This article originally appeared in Dev.Mag Issue 3, released in May 2006.
Last week we went over some of the very basics of 3D graphics. This week we take a look at exactly what it is that vertices do for us and how they do it. We’ll cover some more abstractions and end up explaining some of the single-letter terms that kept cropping up a few years ago.
A quick recap
So, we know that to create a 3D scene on our monitors, we need triangles which are defined by three vertices. We know that most of the 3D data that is sent to modern cards is vertex information. But what exactly are these vertices?
The best answer is that a vertex isn’t a set thing. Modern cards have many formats of vertex that they recognize, and programmers use whichever format best suits the trick they’re trying to get right at the moment.
The one thing that every single vertex will have is a position. After all, a vertex must describe a point in some space so that we know where our (eventual) triangle is going to appear. It’s this position that is turned into screen positions by our magic 3D cards. The actual format the position is stored in doesn’t make much difference, as there are many different ways to do this. Typically vertices store x, y and z values (because we can describe 3D space using three axes, go look it up) but they also store a fourth value, w, that is pretty cool for lots of mathematical reasons. Honest.
Vertices may or may not have some kind of a colour value, it depends on what a programmer or artist wants to happen. Vertex colours can be used to tint models, Diablo style. In 3D engines that use Vertex Lighting (You remember Quake 2 and 3) the vertex colour is determined by the interactions of the different lights in the scene.
Ah, textures. Textures are very important in 3D graphics. That’s why 3D cards have such large amounts of RAM and why we need to be able to send data to them really fast: Textures are big. But textures don’t store any positional information, so we need to know where on a texture a vertex is. To do that vertices store a texture position (they don’t store which texture they point to, that’s handled by the engine so that different textures can be used if needed) but storing the individual pixel x and y values from the texture image wouldn’t make much sense, so we use U and V scales in which 0,0 = the top left corner of the texture and 1,1 = the bottom right corner. The 0-1 scale is used so that textures can be different sizes without “breaking” the vertex.
Vertices can store other data as well, but we’re not going to go into that kind of detail now. Something else to remember is that vertex shaders operate on vertex data, so some programmers prefer to add their own data to vertices that are going to be processed by their vertex shaders, but we’ll cover that in another article.
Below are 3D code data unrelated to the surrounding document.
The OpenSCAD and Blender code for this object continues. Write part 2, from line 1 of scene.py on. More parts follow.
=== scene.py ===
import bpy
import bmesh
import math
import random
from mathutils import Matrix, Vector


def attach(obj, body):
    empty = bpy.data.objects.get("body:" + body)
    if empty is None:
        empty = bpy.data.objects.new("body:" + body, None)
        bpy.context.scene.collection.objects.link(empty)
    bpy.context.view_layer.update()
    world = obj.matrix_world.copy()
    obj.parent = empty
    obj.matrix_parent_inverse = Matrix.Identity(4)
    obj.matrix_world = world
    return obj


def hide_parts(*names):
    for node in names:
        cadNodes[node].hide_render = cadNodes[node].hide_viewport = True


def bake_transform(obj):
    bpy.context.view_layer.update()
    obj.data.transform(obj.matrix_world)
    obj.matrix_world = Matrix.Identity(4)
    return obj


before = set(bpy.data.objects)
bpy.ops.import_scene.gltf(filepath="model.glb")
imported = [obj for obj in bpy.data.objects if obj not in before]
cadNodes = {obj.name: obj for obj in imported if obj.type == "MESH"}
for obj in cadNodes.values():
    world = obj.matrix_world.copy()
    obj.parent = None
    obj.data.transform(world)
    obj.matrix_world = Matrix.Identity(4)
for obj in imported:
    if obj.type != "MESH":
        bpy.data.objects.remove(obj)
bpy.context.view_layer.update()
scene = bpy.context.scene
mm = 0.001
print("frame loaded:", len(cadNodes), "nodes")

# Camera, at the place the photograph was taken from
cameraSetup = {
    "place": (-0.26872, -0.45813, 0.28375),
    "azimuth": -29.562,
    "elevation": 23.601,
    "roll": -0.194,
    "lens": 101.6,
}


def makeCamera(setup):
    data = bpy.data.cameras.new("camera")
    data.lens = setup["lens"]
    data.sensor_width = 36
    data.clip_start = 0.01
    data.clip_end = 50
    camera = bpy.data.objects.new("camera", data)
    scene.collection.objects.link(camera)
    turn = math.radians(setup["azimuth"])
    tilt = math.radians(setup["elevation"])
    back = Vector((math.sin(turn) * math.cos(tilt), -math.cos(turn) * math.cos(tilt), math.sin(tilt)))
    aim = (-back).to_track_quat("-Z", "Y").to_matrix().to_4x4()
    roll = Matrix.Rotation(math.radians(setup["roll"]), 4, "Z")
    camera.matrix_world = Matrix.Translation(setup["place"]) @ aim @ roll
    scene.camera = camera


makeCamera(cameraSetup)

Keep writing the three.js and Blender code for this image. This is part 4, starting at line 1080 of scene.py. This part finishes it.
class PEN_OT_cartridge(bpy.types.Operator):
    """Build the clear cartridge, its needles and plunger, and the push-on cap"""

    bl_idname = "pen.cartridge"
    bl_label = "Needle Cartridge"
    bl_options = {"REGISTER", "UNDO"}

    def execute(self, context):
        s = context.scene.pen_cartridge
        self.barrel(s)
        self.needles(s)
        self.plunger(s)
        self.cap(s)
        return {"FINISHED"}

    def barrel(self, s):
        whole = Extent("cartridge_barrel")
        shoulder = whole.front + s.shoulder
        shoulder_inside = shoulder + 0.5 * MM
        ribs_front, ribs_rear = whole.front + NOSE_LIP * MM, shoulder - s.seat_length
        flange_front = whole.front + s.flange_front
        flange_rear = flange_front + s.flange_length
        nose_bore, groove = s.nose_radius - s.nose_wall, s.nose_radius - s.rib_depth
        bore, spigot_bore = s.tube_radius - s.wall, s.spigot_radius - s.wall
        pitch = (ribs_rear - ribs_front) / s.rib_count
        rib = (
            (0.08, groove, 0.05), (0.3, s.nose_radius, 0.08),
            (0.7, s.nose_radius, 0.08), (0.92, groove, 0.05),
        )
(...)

Great, a vertex provides us with a whole ton of positional information, but it’s still an abstraction that’s not tied to our final image on screen. How does the point based information in a vertex get “spread” across the rest of the triangle to fill it with colour or a texture? The answer lies in a simple technique called Interpolation.
To interpolate between two values simply means to put each value on either end of a scale and to combine those values in different amounts based on where you are between them. In 3D graphics, we tend to use interpolation twice when drawing a triangle: First we interpolate all the values we need between the three vertices to create the edges of our triangle; Then we interpolate horizontally over the triangle to get the values at each pixel in the triangle. This process of determining the actual pixel colours is called Rasterisation and determines the Fill Rate of your card (ie: How many pixels your card can colour in a second).
So, what have we learned?
- Vertices tell us where things are.
- Programmers can pick what they want to store in vertices.
- Vertices will always have a position.
- Texture coordinates link vertex points and texture pixels.
- Interpolation “spreads” the data in vertices out to fill triangles.
- Colouring the actual pixels onscreen is called Rasterisation.